Sunday 20 January 2013

Menuju Way Kambas (day1): ‘Ngeteng’ ke Bandar Lampung

Ngeteng? ya jalan lah..
Perjalanan ke pulau Sumatera kali ini memang bukan yang pertama, tapi ini jadi pengalaman saya pertama naik kapal ferry, lalu pertama kali bermalam di masjid, pertama kali naik gajah, sampai pertama kali didatengin polisi bak tersangka teroris. Rasanya campur aduk! Saya jadi ingat salah satu kalimat, “Kapan terakhir kali anda melakukan sesuatu untuk pertama kalinya?” kalau tidak bisa jawab, waktunya jalan-jalan. Jadi kesanalah saya, Lampung. 
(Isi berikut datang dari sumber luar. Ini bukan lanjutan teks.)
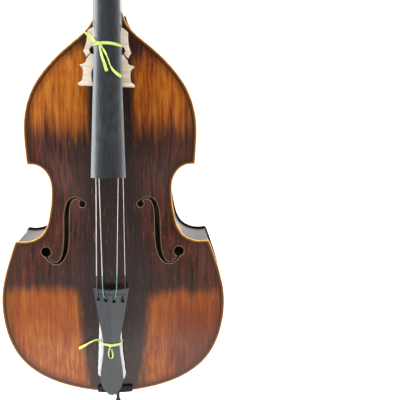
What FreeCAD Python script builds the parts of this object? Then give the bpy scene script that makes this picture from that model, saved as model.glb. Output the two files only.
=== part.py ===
"""Double bass, three-quarter size, as it travels: bridge and slack strings tied down.

Frame: millimetres, +Z up, -Y is the front (strings side), +X the player's treble side.
The origin is the centre of the underside of the endpin's rubber foot, and the endpin's
axis is the Z axis. The ribs' mid depth lies on Y = 0.
"""
import FreeCAD, Part
import math
import os
import Sketcher
from FreeCAD import Placement, Rotation, Vector

X_AXIS = Vector(1, 0, 0)
Y_AXIS = Vector(0, 1, 0)
Z_AXIS = Vector(0, 0, 1)

# Driving dimensions, in millimetres and degrees. They fill the spreadsheet.
DRIVING = {
    # body
    "body_bottom": 100, "body_length": 1110, "lower_bout": 649.2, "upper_bout": 486.2,
    "waist_width": 343.2, "rib_depth": 205, "plate_edge": 4.5, "top_arch": 32,
    "back_arch": 34, "fold_height": 790, "neck_end_depth": 52, "fold_radius": 800,
    "rib_inset": 5, "rib_thickness": 3, "lining_width": 6, "lining_depth": 12,
    "hollow_inset": 24, "hollow_step": 0.9, "hollow_ratio": 0.88,
    "purfling_inset": 9, "purfling_width": 2.4, "purfling_depth": 1.2,
    "button_radius": 26, "button_height": 1112, "post_place": 446, "post_offset": 42,
    "soundpost_radius": 9, "bar_offset": 45, "bar_width": 20,
    # neck, fingerboard and head
    "nut_height": 1546, "nut_plane": -64.2, "board_slope": 9.03, "board_length": 885,
    "board_end_half": 47, "nut_half": 20, "board_edge": 9, "board_end_crown": 92,
    "nut_crown": 65, "heel_height": 1108, "tenon_depth": 22, "nut_thick": 8, "nut_rise": 2.5,
    "head_slope": 16, "cheek_half": 25, "slot_half": 14, "slot_start": 14, "slot_end": 192,
    "slot_depth": 38,
    # tuning machines
    "first_post": 52, "post_pitch": 40, "post_drop": 20, "post_radius": 6,
    "journal_gap": 0.05, "gear_teeth": 20, "gear_pitch_radius": 15, "gear_width": 4,
    "gear_gap": 1, "plate_thick": 3, "plate_long": 72, "plate_wide": 42,
    "worm_pitch_radius": 4.5, "shaft_radius": 2.5, "lug_thick": 4, "wrap_radius": 9,
    # bridge, tailpiece and strings
    "bridge_height": 154, "bridge_foot_thick": 20, "bridge_top_thick": 11,
    "bridge_foot_place": 908, "string_gap": 3.2, "tail_top": 338, "tail_slope": 4.3,
    "tail_thick": 8, "tail_ridge": 15, "foam_thick": 14, "saddle_half": 51,
    "saddle_height": 20, "saddle_rise": 9,
    # endpin
    "rod_radius": 5, "rod_length": 330, "foot_radius": 12, "foot_height": 30,
    "collar_top": 20, "collar_tip": 8, "collar_height": 36, "plug_radius": 14,
    "screw_radius": 3, "wire_radius": 1.5,
}

doc = FreeCAD.newDocument("DoubleBass")
sheet = doc.addObject("Spreadsheet::Sheet", "Dimensions")
for row, (alias, value) in enumerate(DRIVING.items(), start=1):
    sheet.set(f"A{row}", alias)
    sheet.set(f"B{row}", str(value))
    sheet.setAlias(f"B{row}", alias)
doc.recompute()


def dim(alias):
    """A driving dimension as the sheet holds it."""
    return float(sheet.get(alias))


BASE = dim("body_bottom")
LENGTH = dim("body_length")
FRONT_RIM = -dim("rib_depth") / 2
FRONT_GLUE = FRONT_RIM + dim("plate_edge")
BACK_GLUE = -FRONT_GLUE
EXTENT = 400.0
parts = {}


def part(name, obj):
    """Names a finished sub-part: its label is its file's name."""
    obj.Label = name
    parts[name] = obj
    return obj


def shaped(name, shape, placement=None):
    """A document object whose shape is worked out here from the sheet."""
    obj = doc.addObject("Part::Feature", name)
    obj.Shape = shape
    obj.Placement = placement or Placement()
    return obj


def cut(name, base, *tools):
    for number, tool in enumerate(tools):
        step = doc.addObject("Part::Cut", f"{name}_cut{number}")
        step.Base = base
        step.Tool = tool
        base = step
    return base


def common(name, *shapes):
    obj = doc.addObject("Part::MultiCommon", name)
    obj.Shapes = list(shapes)
    return obj


def fuse(name, *shapes):
    obj = doc.addObject("Part::MultiFuse", name)
    obj.Shapes = list(shapes)
    return obj


def solid(kind, name, place=(0, 0, 0), turn=Rotation(), **sizes):
    """A Part primitive whose sizes are expressions on the sheet, or plain numbers."""
    obj = doc.addObject(f"Part::{kind}", name)
    for prop, value in sizes.items():
        if isinstance(value, str):
            obj.setExpression(prop, value)
        else:
            setattr(obj, prop, value)
    obj.Placement = Placement(Vector(*place), turn)
    return obj


def of_sheet(alias):
    return f"Dimensions.{alias}"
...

Untuk menuju provinsi Lampung saya bisa saja menggunakan Damri dari Stasiun Gambir tapi nyatanya saya pakai jalur repot alias ‘ngeteng’. Mungkin sisi baiknya cara ini lebih murah bisa sampai setengah harga Damri serta waktu yang lebih fleksibel, tapi apakah ada sisi gak enaknya? ya ada tapi buat saya mah seru-seru aja lah hehe.
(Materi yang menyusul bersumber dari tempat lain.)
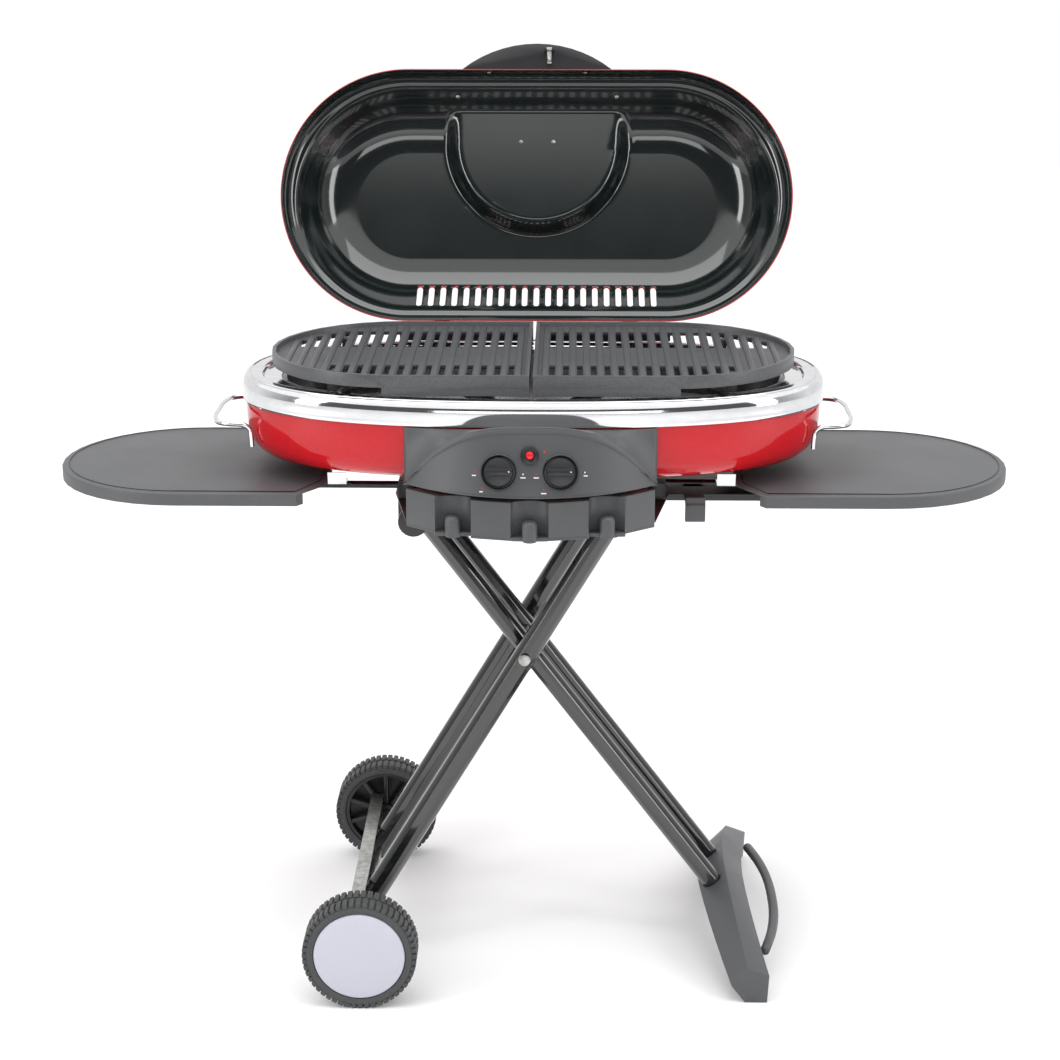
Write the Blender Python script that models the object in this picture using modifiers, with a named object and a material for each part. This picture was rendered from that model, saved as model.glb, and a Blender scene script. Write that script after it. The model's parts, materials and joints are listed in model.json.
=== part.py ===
"""Two-burner gas grill on folding scissor legs, with wheels, sliding side tables and a hinged lid.

Metres, +Z up, +Y towards the back. The cooking body is centred on X = 0, Y = 0 of the grill frame.
Every piece is made at its place in that frame, then given its origin on its own joint's axis.
"""

import math

import bmesh
import bpy
from mathutils import Matrix, Vector

# ---- clearances
GAP = 0.0003            # between pieces that touch
RUN = 0.0003            # radial play of a pin in its hole
SLIP = 0.002            # room round a piece that slides past another
CUT_PAST = 0.01         # how far a cutter runs past the face that it cuts

# ---- cooking body, a superellipse in plan
BODY_HALF_LENGTH = 0.353
BODY_HALF_DEPTH = 0.184
BODY_SQUARENESS = 2.45
BODY_SEGMENTS = 36
RIM_TOP = 0.741
RIM_BAND_HEIGHT = 0.029
RIM_BAND_BOTTOM = RIM_TOP - RIM_BAND_HEIGHT
RIM_SHEET = 0.0015
BOWL_INSET = 0.004
BOWL_DROP = 0.075
BOWL_FLOOR = RIM_BAND_BOTTOM - BOWL_DROP
BOWL_SHEET = 0.0015
PAN_SHEET = 0.0012
LEDGE_INNER = 0.048     # from the body's outline to the ledge's inner edge
LEDGE_DROP = 0.0055     # the ledge that carries the grates, below the rim's top

# ---- grates
GRATE_MARGIN_X = 0.036  # from the body's outline to the grates'
GRATE_MARGIN_Y = 0.0275
GRATE_STANDS = 0.0266   # above the rim
GRATE_HALF_LENGTH = BODY_HALF_LENGTH - GRATE_MARGIN_X
GRATE_HALF_DEPTH = BODY_HALF_DEPTH - GRATE_MARGIN_Y
GRATE_TOP = RIM_TOP + GRATE_STANDS
GRATE_RIM_HEIGHT = 0.015
GRATE_WALL = 0.005
GRATE_PLATE = 0.005
GRATE_RECESS = 0.006
GRATE_SPLIT = 0.004
GRATE_FOOT_X = 0.082    # a foot's middle, in from the grates' outline
GRATE_FOOT_Y = 0.005    # a foot's middle, inside the ledge's edge
SKIRT_HALF_LENGTH = 0.173
SKIRT_DROP = 0.0095
SLOT_PITCH = 0.0163
SLOT_WIDTH = 0.0068

# ---- lid
LID_MARGIN = 0.019      # from the body's outline to the lid's
LID_HALF_LENGTH = BODY_HALF_LENGTH - LID_MARGIN
LID_HALF_DEPTH = BODY_HALF_DEPTH - LID_MARGIN
LID_RIM_HEIGHT = 0.0065  # closed lid's rim above the chrome rim
LID_DEPTH = 0.0875
LID_SHEET = 0.0015
LID_OPEN_DEG = 108.4
LID_SEGMENTS = 36
HANDLE_HALF_LENGTH = 0.098
HANDLE_BULGE = 0.034
HANDLE_RISE = 0.0045
HANDLE_THICKNESS = 0.012
LATCH_X = 0.016
LATCH_HALF_WIDTH = 0.0035
LATCH_SHEET = 0.0015
LATCH_PIN_RADIUS = 0.0013
LATCH_REACH = 0.018
LATCH_HOOK = 0.005
HINGE_BEHIND = 0.0065
HINGE_BELOW = 0.0045
HINGE_Y = BODY_HALF_DEPTH + HINGE_BEHIND
HINGE_Z = RIM_TOP - HINGE_BELOW
HINGE_X = 0.122
HINGE_LENGTH = 0.058
HINGE_PIN_RADIUS = 0.0018
VENT_COUNT = 21
VENT_PITCH = 0.0155
VENT_WIDTH = 0.0075
VENT_LOW = 0.0385        # above the closed lid's rim
VENT_HIGH = 0.075
LID_SLOPE = 0.070       # from the lid's outline in to the end of its sloping wall

# ---- burners and gas train
BURNER_X = 0.155
BURNER_BELOW = 0.035    # below the rim
BURNER_Z = RIM_TOP - BURNER_BELOW
BURNER_RADIUS = 0.0075
BURNER_MARGIN = 0.124   # from the body's outline to the loop's middle line
VALVE_X = 0.035
VALVE_Z = RIM_TOP - 0.0665
MANIFOLD_RADIUS = 0.005
MANIFOLD_Z = VALVE_Z - 0.019
MANIFOLD_STANDS = 0.023  # in front of the body
IGNITER_Z = VALVE_Z + 0.019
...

antri ni siap-siap ke kapal
Jam 6 pagi saya dan seorang teman meninggalkan rumah menuju Pasar Rebo untuk cari bus ke Merak. Infonya sih bus yang melayani rute Jakarta-Merak ada Primajasa, Arimbi, Bima Suci, Armada, Laju Prima yang semuanya sudah AC. Saya mah mana aja lah yang penting murah (padahal harganya sama semua) dan tak lama naiklah saya ke Arimbi yang untungnya masih kosong jadi nyaman bisa duduk manis dan lega. Mungkin karena masih pagi atau memang belum rezeki sang supir sudah keluar masuk tol nunggu di slipi, di kebon jeruk tapi bisnya tak kunjung penuh dan terjadilah, si Arimbi menurunkan kami di Serang, apes!! Alasan yang dipakai ‘busnya mau tambal ban’ tapi katanya penumpang yang mau ke daerah Serang gak usah ganti bus hehe. Jadi lebih lama lah saya sampai di Merak sekitar jam 10.30 siang.

cukup nyaman kok, kalau sepi hehe
Pelabuhan yang beroperasi 24 jam ini memang  bagus dan cukup bersih, walaupun harus jalan agak jauh menuju pelabuhan tapi disediakan jalur pedestrian yang berkanopi dan cukup nyaman apalagi memang sedang hujan. Beruntung saya berangkat masih cukup jauh dari liburan Natal-Tahun Baru jadi masih agak sepi penumpangnya. Di jalur pedestrian ini pun banyak pedagang jadi mudah kalau mau beli bekal dulu dan memang lebih baik beli diluar kapal. Ada satu percakapan lucu di dalam kapal ketika seorang bapak disamping saya menanyakan harga minuman kaleng ke perempuan muda yang menjualkannya. Ternyata harganya naik  5 ribu, si Bapak bilang “kayak di kapal aja!” si mbak cuma tersenyum.
So, mau beli Pop Mie 4 ribu di Indomaret atau 10 ribu di kapal?